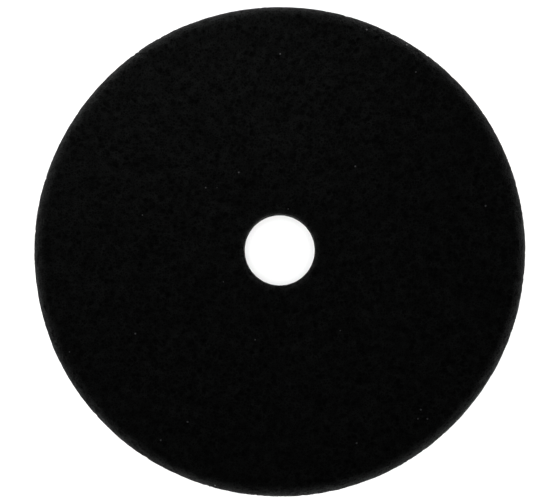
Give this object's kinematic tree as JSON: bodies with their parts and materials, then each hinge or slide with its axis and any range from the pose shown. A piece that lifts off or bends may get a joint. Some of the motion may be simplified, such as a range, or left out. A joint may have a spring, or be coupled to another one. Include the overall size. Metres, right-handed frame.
{
  "type": "polishing pad",
  "caption": "Round black foam polishing pad with a centre hole, a rounded face edge, a flank that tapers to its foot, and a loop-fabric backing.",
  "frame": {"origin": "centre of the loop face, on the spin axis, where the pad sits on a polisher's backing plate", "axes": "+Z along the spin axis from the loop face to the working face; X and Y lie in the loop face, and the pad is round, so either may point anywhere"},
  "size_m": [0.178, 0.178, 0.0278],
  "materials": {
    "foam": "matte",
    "bond": "satin",
    "loop": "matte"
  },
  "bodies": {
    "root": {"foam_pad": "foam", "adhesive_film": "bond", "loop_backing": "loop"}
  },
  "joints": []
}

----------------------------------------

§ **Set task**
Each line must be given again exactly as written above.

§ **Solution**
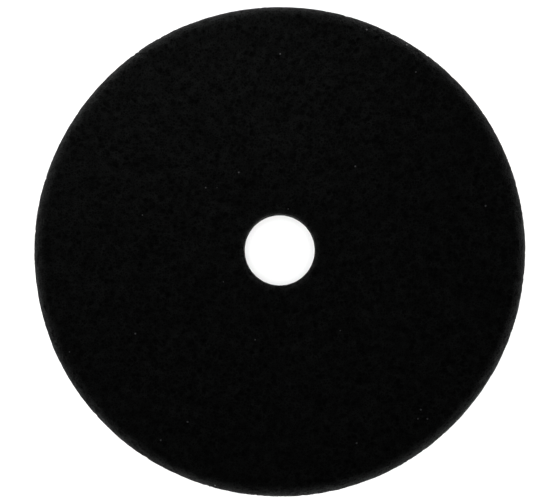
Give this object's kinematic tree as JSON: bodies with their parts and materials, then each hinge or slide with its axis and any range from the pose shown. A piece that lifts off or bends may get a joint. Some of the motion may be simplified, such as a range, or left out. A joint may have a spring, or be coupled to another one. Include the overall size. Metres, right-handed frame.
{
  "type": "polishing pad",
  "caption": "Round black foam polishing pad with a centre hole, a rounded face edge, a flank that tapers to its foot, and a loop-fabric backing.",
  "frame": {"origin": "centre of the loop face, on the spin axis, where the pad sits on a polisher's backing plate", "axes": "+Z along the spin axis from the loop face to the working face; X and Y lie in the loop face, and the pad is round, so either may point anywhere"},
  "size_m": [0.178, 0.178, 0.0278],
  "materials": {
    "foam": "matte",
    "bond": "satin",
    "loop": "matte"
  },
  "bodies": {
    "root": {"foam_pad": "foam", "adhesive_film": "bond", "loop_backing": "loop"}
  },
  "joints": []
}